Thomas Heyward’s had great softball success during Hannah Cannon’s time on the varsity, including 102 wins heading into this season, but there’s one thing she still craves.

“Finally earning that ring,” Cannon said.

Cannon, a senior, has been a varsity performer since 2013 when she hit .321 as an eighth-grader. The Rebels have appeared in the SCISA Class AA state-championship series each of the last three seasons, but they’ve haven’t been able to claim a championship.

Cannon, a catcher who signed to play at Charleston Southern University, said Thomas Heyward is fueled by the recent championship losses.

“That really motivates the team,” Cannon said.

Thomas Heyward began its quest for a championship by winning seven of its first 13 games, including a 12-0 win in five innings over Aiken High School, a SCHSL Class AAAA school.

Cannon said the public schools will be some of the best competition the team faces all year and the games (THA also lost to Class AAAAA Blythewood) will prepare THA for the SCISA playoffs.

“Playing those teams helps mold us to compete hard,” said Cannon, who began the season hitting .395.

Pitcher Cheyenee Strong said she gained confidence against Aiken, when she struck out 11 and did not allow a hit.

As the ace of the staff, Strong realizes the team follows her lead. After a pep talk from assistant coach Ashlie Layman, Strong made a point to take control in the win.

“That game I went out there with a totally different attitude,” said Strong, who began the season 5-5 with a 1.81 ERA and 79 strikeouts in 58 innings pitched. “I told myself, ‘I got that this.’ ”

Strong, a junior, is in her third season on the varsity. Last season she made three starts at pitcher behind ace Selice Daley.

Strong said because she’s now the No. 1 pitcher, she better appreciates how Daley, who plays for University of South Carolina Upstate, handled her responsibilities.

“Looking back on it now, I see how important that role was to her, how it’s your show,” Strong said. “It’s hard, it’s a lot of work. I give her props for everything she did.”

Strong mixes a riseball with a changeup. She likes to change speeds throughout an at-bat, making sure to keep her motion fast to deceive the batter.

Cannon’s been impressed with Strong’s performances.

“She brings a lot of speed, she’s very quick,” Cannon said.

Said THA coach Bob Layman: “The girls have rallied behind her and she’s pitched well.”

After admittedly taking a few starts to settle in, Strong said she’s ready to be an ace.

“I feel like I am going to pull it off,” she said.

Strong (.312 BA, 10 runs) and Cannon are part of a solid offense that in the early going has been paced by Ivy Bryan (.515 BA, .600 OBP, 12 runs, 23 RBI), who Bob Layman said is playing with a lot of confidence.

Twice a week Cannon works on her hitting and catching with the Charleston Southern coaching staff.

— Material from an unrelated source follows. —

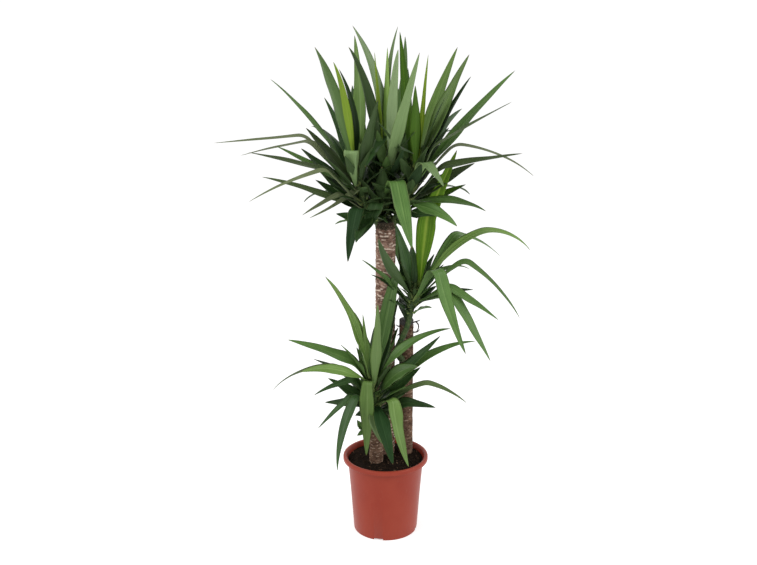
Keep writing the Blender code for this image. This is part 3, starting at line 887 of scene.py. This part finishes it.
leaves["centre"] = (
    darkLeaf(0.88, 215, 79, 40.9, 41, veer=27, roll=40, wide=30),
    # Painted light: the next leaf takes the lighter silver-green copy of its green, as it faces down, away
    # from the lamps.
    leaf(0.95, 140, 94, 38.7, 29, veer=21, wide=52, point=0.62, tone="paintedLightSilver"),
    leaf(0.90, 54, 100, 38.6, 40, roll=30, wide=20, tone="pale"),
    leaf(0.80, 291, 59, 41.5, 1, wide=50, point=0.88, tone="pale"),
    leaf(0.50, 282, 31, 33, 5, fold=(0.42, 86), veer=8, wide=44, point=0.36),
    leaf(0.70, 85, 54, 38, 30, wide=42),
    darkLeaf(0.40, 70, 26, 36, 60, wide=42),
)
leaves["right"] = (
    leaf(0.95, 120, 76, 37.2, 25, veer=-15, roll=-20, wide=28, tone="fresh"),
    leaf(0.90, 50, 64, 35.5, 12, roll=25, wide=36, tone="bright"),
    leaf(0.84, 6, 69, 34.2, 5, veer=-5, roll=35, wide=46, point=0.46, tone="bright"),
    leaf(0.68, 20, 49, 41.5, 10, roll=25, wide=36),
    leaf(0.60, 340, 68, 38, 4, fold=(0.35, 34), roll=14, wide=30, tone="olive"),
    leaf(0.56, 354, 56, 40.5, 49, fold=(0.43, 48), roll=10, wide=26, tone="dry"),
    leaf(0.45, 345, 50, 35, 2, fold=(0.38, 37), roll=25, wide=34, tone="olive"),
    leaf(0.39, 318, 0, 18, 32, roll=40, wide=38),
    leaf(0.72, 100, 52, 38, 32, wide=42),
    darkLeaf(0.40, 75, 28, 36, 55, wide=42),
)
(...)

She said she has a more open stance that has helped her drive the ball.

“I’m more comfortable seeing the ball,” she said.

Thomas Heyward lost its home opener last Thursday, 6-1 to May River. The Rebels scored on a Alayna DeLong single. Cannon was 2 for 3. Strong struck out 10 and allowed two earned runs in the loss. The team also went 1-2 last weekend at SCISA’s preseason tournament.

The Rebels have three seniors, six juniors and five underclassmen. DeLong, Cannon, Bryan and Strong are the only returning players who had at least 90 plate appearances last season, but Cannon said the expectations are to win a state title.

“This year is no different than any other year,” she said.

Cannon, who also plays travel ball, said she’s proud to represent Thomas Heyward. The team won the state title in 2011 and since 2010 the Rebels have been in the state championship series six times.

She said it’s important to continue the run of excellence.

“It’s good knowing that teams look at Thomas Heyward knowing, ‘We really have to play hard,’ ” Cannon said. “That’s my job as one of the leaders. I want to teach the younger players what we do, which is work hard and live softball.”